# Pager, beeper o buscapersonas



## fabaya (Feb 21, 2010)

Buenas, quisiera que alguno que sepa me saque por favor una duda. Hasta donde yo sabia un pager, beeper o buscapersonas solo funcionaba si habia una prestadora o empresa que proveyera el servicio.  Es decir yo escribo por web o llamo a una operadora y esta operadora envia el mensaje al beeper. Sin embargo, me encuentro con que existen varias aplicaciones para estos aparatos en los que aparentemente no se necesita contar con proveedor. Voy al caso, por ejemplo, de las alarmas con beeper 

_Buscar en Mercadolibre: MLA-79596612-alarma-con-beeper-c1remoto-lcd-sun-i-p188-_JM_

Pregunto, pues: ¿es posible conseguir o comprar un transmisor para beepers calculo que no tendrá mucha distancia- para que no haya necesidad de intermediar con empresas proveedoras?


----------



## tiago (Feb 21, 2010)

Efectivamente, es muy comun su uso en hospitales, una estacion emisora es controlada por un operador y comunica a una red privada de buscapersonas,ya te digo, es común su uso en hospitales y empresas o fábricas de considerable superficie.
Saludos.


----------



## fabaya (Feb 21, 2010)

Antes que nada, gracias por la respuesta.

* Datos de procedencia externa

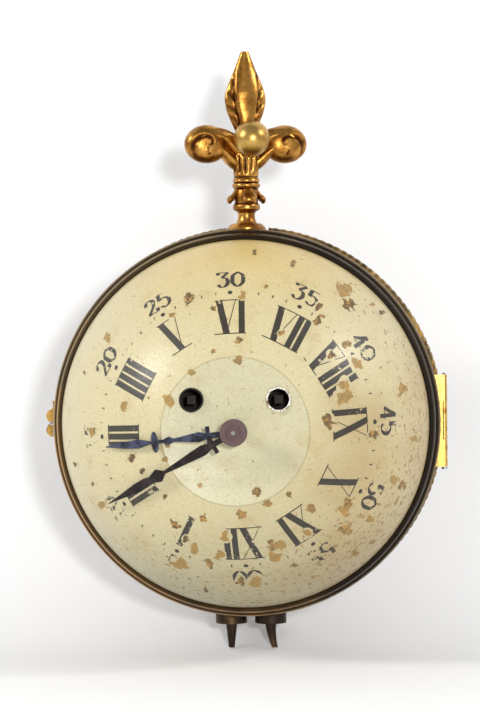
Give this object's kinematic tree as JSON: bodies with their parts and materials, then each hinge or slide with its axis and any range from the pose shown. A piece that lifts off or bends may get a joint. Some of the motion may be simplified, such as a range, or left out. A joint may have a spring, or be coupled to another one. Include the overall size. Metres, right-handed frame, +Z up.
{
  "type": "globe clock",
  "caption": "Ball-shaped spring-driven clock: a hinged bezel carries a painted dome dial and the movement, with a gilded lily finial above and two prongs below.",
  "frame": {"origin": "midway between the two support prongs, where their axes meet the outside of the case band", "axes": "+Z up towards the finial; the dial faces -Y; +X is to the viewer's right, where the hinge is"},
  "size_m": [0.2032, 0.1981, 0.3025],
  "materials": {
    "gilt_brass": "bright, rubbed gilding",
    "aged_brass": "dull",
    "dark_bronze": "brown-black patina",
    "painted_dial": "crackled cream paint with flakes",
    "shell_metal": "patinated",
    "blued_steel": "browned",
    "steel": "polished",
    "bell_metal": "turned"
  },
  "bodies": {
    "case": {"rear_shell": "shell_metal", "case_band": "dark_bronze", "edge_bead": "aged_brass", "back_boss": "dark_bronze", "case_hinge_leaf": "aged_brass", "hinge_pin": "steel", "catch_plate": "gilt_brass", "finial_flange": "gilt_brass", "finial_stem": "gilt_brass", "finial_lily": "gilt_brass", "finial_ball": "aged_brass", "finial_stud": "steel", "finial_nut": "aged_brass", "prong_left": "dark_bronze", "prong_right": "dark_bronze", "prong_nut_left": "aged_brass", "prong_nut_right": "aged_brass"},
    "catch": {"catch_button": "gilt_brass", "catch_arm": "gilt_brass"},
    "door": {"bezel": "dark_bronze", "dial": "painted_dial", "dial_pins": "steel", "going_winding_eyelet": "aged_brass", "strike_winding_eyelet": "aged_brass", "door_hinge_leaf": "gilt_brass", "catch_keeper": "steel", "front_plate": "aged_brass", "back_plate": "aged_brass", "plate_pillars": "aged_brass", "pillar_screws": "steel", "dial_feet": "aged_brass", "dial_foot_pins": "steel", "minute_wheel_post": "steel", "going_click": "steel", "strike_click": "steel", "bell": "bell_metal", "bell_stud": "steel", "bell_nut": "aged_brass"},
    "minute_works": {"centre_arbor": "steel", "centre_wheel": "aged_brass", "cannon_pinion": "steel", "minute_hand": "blued_steel", "hand_nut": "aged_brass"},
    "hour_works": {"hour_wheel": "aged_brass", "hour_hand": "blued_steel"},
    "minute_wheel": {"minute_wheel": "aged_brass"},
    "going_barrel": {"going_barrel": "aged_brass"},
    "strike_barrel": {"strike_barrel": "aged_brass"},
    "going_second": {"going_second_arbor": "steel", "going_second_wheel": "aged_brass"},
    "strike_second": {"strike_second_arbor": "steel", "strike_second_wheel": "aged_brass"},
    "third": {"third_arbor": "steel", "third_wheel": "aged_brass"},
    "going_winding": {"going_winding_arbor": "steel", "going_ratchet": "steel"},
    "strike_winding": {"strike_winding_arbor": "steel", "strike_ratchet": "steel"},
    "hammer": {"hammer": "steel"}
  },
  "joints": [
    {"name": "door_hinge", "type": "hinge", "parent": "case", "child": "door", "pos_m": [0.0989, 0, 0.09598], "axis": [0, 0, 1], "range_deg": [0, 110]},
    {"name": "catch_turn", "type": "hinge", "parent": "case", "child": "catch", "pos_m": [-0.099, 0.0065, 0.09598], "axis": [1, 0, 0], "range_deg": [0, 90]},
    {"name": "minute_spin", "type": "hinge", "parent": "door", "child": "minute_works", "pos_m": [0, 0, 0.09598], "axis": [0, 1, 0], "continuous": true},
    {"name": "hour_spin", "type": "hinge", "parent": "door", "child": "hour_works", "pos_m": [0, 0, 0.09598], "axis": [0, 1, 0], "continuous": true},
    {"name": "minute_wheel_spin", "type": "hinge", "parent": "door", "child": "minute_wheel", "pos_m": [0, 0, 0.10898], "axis": [0, 1, 0], "continuous": true},
    {"name": "going_barrel_spin", "type": "hinge", "parent": "door", "child": "going_barrel", "pos_m": [-0.0206, 0, 0.11098], "axis": [0, 1, 0], "continuous": true},
    {"name": "strike_barrel_spin", "type": "hinge", "parent": "door", "child": "strike_barrel", "pos_m": [0.0206, 0, 0.11098], "axis": [0, 1, 0], "continuous": true},
    {"name": "going_second_spin", "type": "hinge", "parent": "door", "child": "going_second", "pos_m": [-0.01303, 0, 0.09086], "axis": [0, 1, 0], "continuous": true},
    {"name": "strike_second_spin", "type": "hinge", "parent": "door", "child": "strike_second", "pos_m": [0.01303, 0, 0.09086], "axis": [0, 1, 0], "continuous": true},
    {"name": "third_spin", "type": "hinge", "parent": "door", "child": "third", "pos_m": [0, 0, 0.08238], "axis": [0, 1, 0], "continuous": true},
    {"name": "going_winding_turn", "type": "hinge", "parent": "door", "child": "going_winding", "pos_m": [-0.0206, 0, 0.11098], "axis": [0, 1, 0], "continuous": true},
    {"name": "strike_winding_turn", "type": "hinge", "parent": "door", "child": "strike_winding", "pos_m": [0.0206, 0, 0.11098], "axis": [0, 1, 0], "continuous": true},
    {"name": "hammer_swing", "type": "hinge", "parent": "door", "child": "hammer", "pos_m": [0.03, 0, 0.06598], "axis": [0, 1, 0], "range_deg": [0, 10], "stiffness_Nm_per_rad": 0.05}
  ],
  "couplings": [
    {"joint": "going_barrel_spin", "follows": "minute_spin", "ratio": 0.02193},
    {"joint": "going_second_spin", "follows": "minute_spin", "ratio": -0.16667},
    {"joint": "third_spin", "follows": "minute_spin", "ratio": -7.5},
    {"joint": "minute_wheel_spin", "follows": "minute_spin", "ratio": -0.33333},
    {"joint": "hour_spin", "follows": "minute_spin", "ratio": 0.083333},
    {"joint": "strike_second_spin", "follows": "strike_barrel_spin", "ratio": -7.6}
  ]
}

En efecto: esto que comentamos se llama on-site paging. Y lo que ando buscando es un transmisor que tenga conexion por usb o serial al pc. De modo que la interface de la transmision pueda ser manejada a voluntad. Si alguien conoce algo parecido o tiene a mano algun dato relacionado con esto, le agradeceria mucho la info. Puesto que tengo que armar una red interna de pagers.. con transmisor maestro y beeper de doble via. Y no tengo la mas minima idea de donde hacerme con los materiales a buen precio. Desde ya muchas gracias


----------



## elbrujo (Feb 21, 2010)

Y todo eso evoluciono a los celulares.. deberias buscar primero los beepers/paging e investigar como es el protocolo de comunicacion para hacerlo por software con algun beeper que sea transmisor..


----------